**Goal**:
Restate the entries below word for word, omitting nothing.

**Data**:

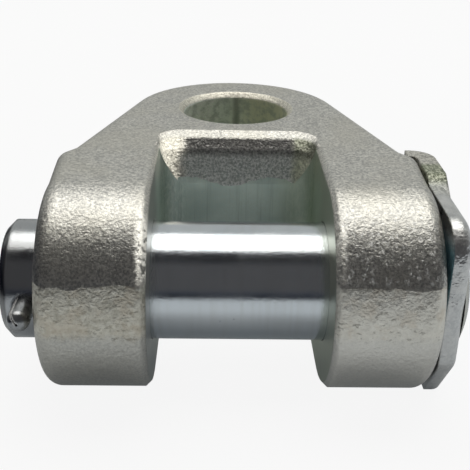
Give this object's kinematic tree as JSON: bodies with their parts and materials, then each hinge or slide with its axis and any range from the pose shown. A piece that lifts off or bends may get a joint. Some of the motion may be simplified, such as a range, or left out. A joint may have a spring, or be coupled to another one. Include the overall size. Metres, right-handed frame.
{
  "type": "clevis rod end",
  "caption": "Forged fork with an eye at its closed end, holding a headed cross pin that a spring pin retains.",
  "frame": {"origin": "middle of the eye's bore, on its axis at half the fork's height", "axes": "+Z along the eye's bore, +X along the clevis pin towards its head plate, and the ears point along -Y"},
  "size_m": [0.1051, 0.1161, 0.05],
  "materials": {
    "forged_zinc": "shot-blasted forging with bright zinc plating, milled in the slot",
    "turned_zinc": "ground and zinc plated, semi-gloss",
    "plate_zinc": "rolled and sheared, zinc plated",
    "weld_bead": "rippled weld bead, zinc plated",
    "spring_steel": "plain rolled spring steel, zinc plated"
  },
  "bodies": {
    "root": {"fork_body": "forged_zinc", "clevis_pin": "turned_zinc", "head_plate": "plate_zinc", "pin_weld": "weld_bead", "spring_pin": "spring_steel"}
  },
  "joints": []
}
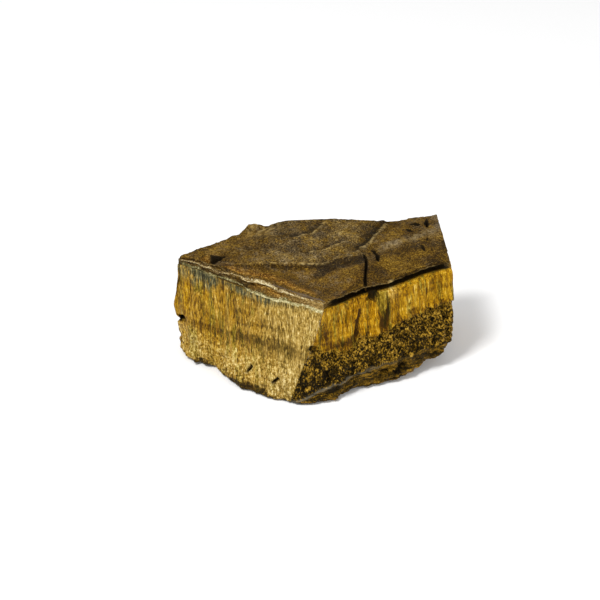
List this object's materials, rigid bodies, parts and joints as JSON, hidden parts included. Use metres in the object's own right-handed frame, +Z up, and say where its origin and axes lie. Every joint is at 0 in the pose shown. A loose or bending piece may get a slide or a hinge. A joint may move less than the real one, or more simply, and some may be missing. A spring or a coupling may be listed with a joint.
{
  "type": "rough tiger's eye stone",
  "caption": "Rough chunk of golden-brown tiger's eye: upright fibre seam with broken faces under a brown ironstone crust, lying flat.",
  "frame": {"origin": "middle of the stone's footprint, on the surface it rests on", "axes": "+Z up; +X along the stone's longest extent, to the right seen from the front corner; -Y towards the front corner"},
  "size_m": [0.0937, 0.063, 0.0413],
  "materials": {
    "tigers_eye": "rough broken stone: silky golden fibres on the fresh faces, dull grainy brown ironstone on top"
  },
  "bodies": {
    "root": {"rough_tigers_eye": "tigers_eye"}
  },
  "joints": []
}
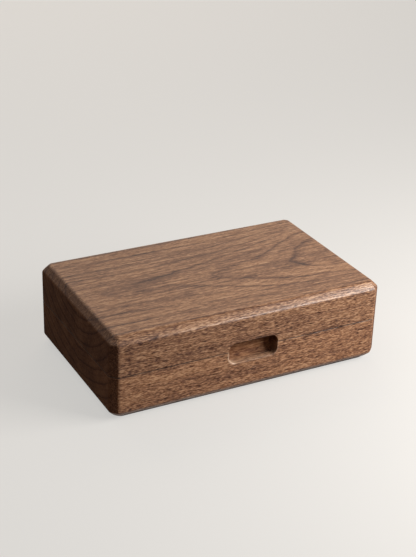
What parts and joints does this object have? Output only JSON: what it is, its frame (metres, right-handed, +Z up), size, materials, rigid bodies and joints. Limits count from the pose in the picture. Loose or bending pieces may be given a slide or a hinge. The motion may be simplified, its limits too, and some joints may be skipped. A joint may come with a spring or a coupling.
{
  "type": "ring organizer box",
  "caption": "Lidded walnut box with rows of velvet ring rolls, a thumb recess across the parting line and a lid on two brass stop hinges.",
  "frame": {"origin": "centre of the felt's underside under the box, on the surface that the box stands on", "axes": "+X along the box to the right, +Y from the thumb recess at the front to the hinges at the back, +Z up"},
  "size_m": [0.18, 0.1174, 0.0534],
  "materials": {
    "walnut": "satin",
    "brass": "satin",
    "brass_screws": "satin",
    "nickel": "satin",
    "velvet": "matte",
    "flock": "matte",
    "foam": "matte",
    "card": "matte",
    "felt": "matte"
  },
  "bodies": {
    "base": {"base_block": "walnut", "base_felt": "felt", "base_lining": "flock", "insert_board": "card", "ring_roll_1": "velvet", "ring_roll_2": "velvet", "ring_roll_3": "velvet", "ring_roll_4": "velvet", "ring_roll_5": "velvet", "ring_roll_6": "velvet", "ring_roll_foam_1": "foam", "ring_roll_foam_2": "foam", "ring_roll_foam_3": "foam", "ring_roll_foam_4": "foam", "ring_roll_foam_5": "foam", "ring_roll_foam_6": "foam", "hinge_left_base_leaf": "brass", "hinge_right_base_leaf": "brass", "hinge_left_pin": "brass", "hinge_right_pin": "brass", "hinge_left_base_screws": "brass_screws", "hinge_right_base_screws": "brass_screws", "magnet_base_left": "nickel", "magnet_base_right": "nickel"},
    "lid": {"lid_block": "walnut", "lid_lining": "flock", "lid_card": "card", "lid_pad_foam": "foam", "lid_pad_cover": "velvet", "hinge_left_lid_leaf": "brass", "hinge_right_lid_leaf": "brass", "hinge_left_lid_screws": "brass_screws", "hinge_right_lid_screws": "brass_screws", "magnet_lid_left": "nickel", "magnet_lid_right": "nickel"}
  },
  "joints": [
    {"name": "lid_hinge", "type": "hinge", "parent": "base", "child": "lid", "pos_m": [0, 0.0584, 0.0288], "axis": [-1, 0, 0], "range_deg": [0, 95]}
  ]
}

**Full answer**:
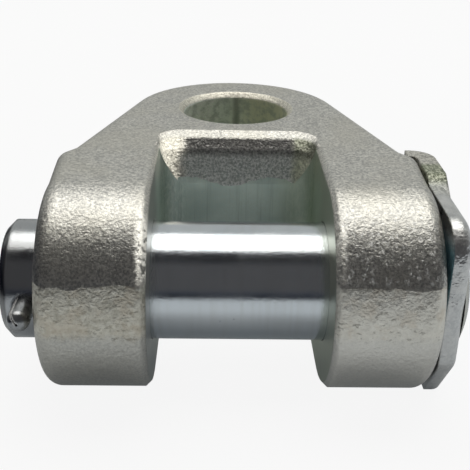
Give this object's kinematic tree as JSON: bodies with their parts and materials, then each hinge or slide with its axis and any range from the pose shown. A piece that lifts off or bends may get a joint. Some of the motion may be simplified, such as a range, or left out. A joint may have a spring, or be coupled to another one. Include the overall size. Metres, right-handed frame.
{
  "type": "clevis rod end",
  "caption": "Forged fork with an eye at its closed end, holding a headed cross pin that a spring pin retains.",
  "frame": {"origin": "middle of the eye's bore, on its axis at half the fork's height", "axes": "+Z along the eye's bore, +X along the clevis pin towards its head plate, and the ears point along -Y"},
  "size_m": [0.1051, 0.1161, 0.05],
  "materials": {
    "forged_zinc": "shot-blasted forging with bright zinc plating, milled in the slot",
    "turned_zinc": "ground and zinc plated, semi-gloss",
    "plate_zinc": "rolled and sheared, zinc plated",
    "weld_bead": "rippled weld bead, zinc plated",
    "spring_steel": "plain rolled spring steel, zinc plated"
  },
  "bodies": {
    "root": {"fork_body": "forged_zinc", "clevis_pin": "turned_zinc", "head_plate": "plate_zinc", "pin_weld": "weld_bead", "spring_pin": "spring_steel"}
  },
  "joints": []
}
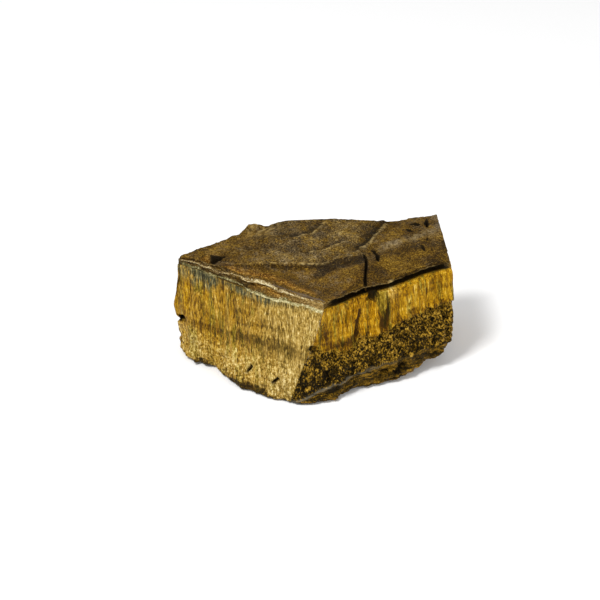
List this object's materials, rigid bodies, parts and joints as JSON, hidden parts included. Use metres in the object's own right-handed frame, +Z up, and say where its origin and axes lie. Every joint is at 0 in the pose shown. A loose or bending piece may get a slide or a hinge. A joint may move less than the real one, or more simply, and some may be missing. A spring or a coupling may be listed with a joint.
{
  "type": "rough tiger's eye stone",
  "caption": "Rough chunk of golden-brown tiger's eye: upright fibre seam with broken faces under a brown ironstone crust, lying flat.",
  "frame": {"origin": "middle of the stone's footprint, on the surface it rests on", "axes": "+Z up; +X along the stone's longest extent, to the right seen from the front corner; -Y towards the front corner"},
  "size_m": [0.0937, 0.063, 0.0413],
  "materials": {
    "tigers_eye": "rough broken stone: silky golden fibres on the fresh faces, dull grainy brown ironstone on top"
  },
  "bodies": {
    "root": {"rough_tigers_eye": "tigers_eye"}
  },
  "joints": []
}
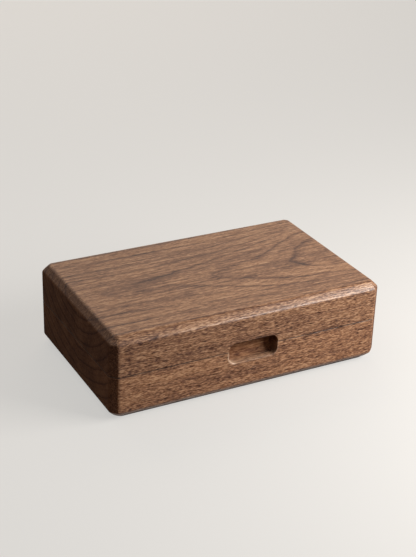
What parts and joints does this object have? Output only JSON: what it is, its frame (metres, right-handed, +Z up), size, materials, rigid bodies and joints. Limits count from the pose in the picture. Loose or bending pieces may be given a slide or a hinge. The motion may be simplified, its limits too, and some joints may be skipped. A joint may come with a spring or a coupling.
{
  "type": "ring organizer box",
  "caption": "Lidded walnut box with rows of velvet ring rolls, a thumb recess across the parting line and a lid on two brass stop hinges.",
  "frame": {"origin": "centre of the felt's underside under the box, on the surface that the box stands on", "axes": "+X along the box to the right, +Y from the thumb recess at the front to the hinges at the back, +Z up"},
  "size_m": [0.18, 0.1174, 0.0534],
  "materials": {
    "walnut": "satin",
    "brass": "satin",
    "brass_screws": "satin",
    "nickel": "satin",
    "velvet": "matte",
    "flock": "matte",
    "foam": "matte",
    "card": "matte",
    "felt": "matte"
  },
  "bodies": {
    "base": {"base_block": "walnut", "base_felt": "felt", "base_lining": "flock", "insert_board": "card", "ring_roll_1": "velvet", "ring_roll_2": "velvet", "ring_roll_3": "velvet", "ring_roll_4": "velvet", "ring_roll_5": "velvet", "ring_roll_6": "velvet", "ring_roll_foam_1": "foam", "ring_roll_foam_2": "foam", "ring_roll_foam_3": "foam", "ring_roll_foam_4": "foam", "ring_roll_foam_5": "foam", "ring_roll_foam_6": "foam", "hinge_left_base_leaf": "brass", "hinge_right_base_leaf": "brass", "hinge_left_pin": "brass", "hinge_right_pin": "brass", "hinge_left_base_screws": "brass_screws", "hinge_right_base_screws": "brass_screws", "magnet_base_left": "nickel", "magnet_base_right": "nickel"},
    "lid": {"lid_block": "walnut", "lid_lining": "flock", "lid_card": "card", "lid_pad_foam": "foam", "lid_pad_cover": "velvet", "hinge_left_lid_leaf": "brass", "hinge_right_lid_leaf": "brass", "hinge_left_lid_screws": "brass_screws", "hinge_right_lid_screws": "brass_screws", "magnet_lid_left": "nickel", "magnet_lid_right": "nickel"}
  },
  "joints": [
    {"name": "lid_hinge", "type": "hinge", "parent": "base", "child": "lid", "pos_m": [0, 0.0584, 0.0288], "axis": [-1, 0, 0], "range_deg": [0, 95]}
  ]
}